Simple User Example (Async)¶

import asyncio
import instructor
import vertexai  # type: ignore
from vertexai.generative_models import GenerativeModel  # type: ignore
from pydantic import BaseModel

vertexai.init()


class User(BaseModel):
    name: str
    age: int


client = instructor.from_provider(
    "vertexai/gemini-1.5-pro-preview-0409",
    async_client=True,
    mode=instructor.Mode.TOOLS,
)

async def extract_user():
    user = await client.create(
        messages=[
            {
                "role": "user",
                "content": "Extract Jason is 25 years old.",
            }
        ],
        response_model=User,
    )
    return user


# Run async function
user = asyncio.run(extract_user())
print(user)  # User(name='Jason', age=25)

Streaming Support¶

The v2 VertexAI provider exposes partial streaming with Mode.TOOLS and Mode.MD_JSON. It does not currently advertise public create_iterable() streaming; use partial streaming for incremental results or GenAI when iterable streaming is required.

Streaming Partial Responses¶

import vertexai  # type: ignore
from vertexai.generative_models import GenerativeModel  # type: ignore
import instructor
from pydantic import BaseModel
from instructor.dsl.partial import Partial

vertexai.init()

class UserExtract(BaseModel):
    name: str
    age: int

client = instructor.from_provider(
    "vertexai/gemini-1.5-pro-preview-0409",
    mode=instructor.Mode.TOOLS,
)

# Stream partial responses
response_stream = client.create(
    response_model=Partial[UserExtract],
    stream=True,
    messages=[
        {"role": "user", "content": "Anibal is 23 years old"},
    ],
)

for partial_user in response_stream:
    print(f"Received update: {partial_user}")
# Output might show:
# Received update: UserExtract(name='Anibal', age=None)
# Received update: UserExtract(name='Anibal', age=23)

Async Partial Streaming¶

The async client exposes the same partial streaming contract:

import asyncio
import vertexai  # type: ignore
from vertexai.generative_models import GenerativeModel  # type: ignore
import instructor
from pydantic import BaseModel
from instructor.dsl.partial import Partial

vertexai.init()

class UserExtract(BaseModel):
    name: str
    age: int

client = instructor.from_provider(
    "vertexai/gemini-1.5-pro-preview-0409",
    async_client=True,
    mode=instructor.Mode.TOOLS,
)

async def stream_partial():
    response_stream = await client.create(
        response_model=Partial[UserExtract],
        stream=True,
        messages=[
            {"role": "user", "content": "Anibal is 23 years old"},
        ],
    )

    async for partial_user in response_stream:
        print(f"Received update: {partial_user}")

# Run async functions
asyncio.run(stream_partial())

Migration to Google GenAI¶

The legacy from_vertexai method is being deprecated in favor of the unified Google GenAI SDK. Here's how to migrate:

Old Way (Deprecated)¶

import instructor
import vertexai
from vertexai.generative_models import GenerativeModel

vertexai.init(project="your-project", location="us-central1")

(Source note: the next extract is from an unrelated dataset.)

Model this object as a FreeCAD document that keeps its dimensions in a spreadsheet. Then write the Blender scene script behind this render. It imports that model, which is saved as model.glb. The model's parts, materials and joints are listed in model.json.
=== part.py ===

client = instructor.from_provider("google/gemini-2.5-flash", vertexai=True),
    mode=instructor.Mode.TOOLS,
)

New Way (Recommended)¶

import instructor

# Option 1: Using from_provider (simplest)
client = instructor.from_provider(
    "vertexai/gemini-3-flash",
    project="your-project",  # Optional if set in environment
    location="us-central1"   # Optional, defaults to us-central1
)

# Option 2: Using from_genai with Google GenAI SDK
from google import genai
from instructor import from_genai

client = from_genai(
    genai.Client(
        vertexai=True,
        project="your-project",
        location="us-central1",
        model="gemini-3-flash"
    )
)

Environment Variables¶

You can also set these environment variables to avoid passing project/location each time:

export GOOGLE_CLOUD_PROJECT="your-project-id"
export GOOGLE_CLOUD_LOCATION="us-central1"

Updates and Compatibility¶

Instructor maintains compatibility with Vertex AI's latest API versions. Check the changelog for updates.

Partial streaming is available through both synchronous and asynchronous interfaces. Public iterable streaming is not yet part of the VertexAI capability contract.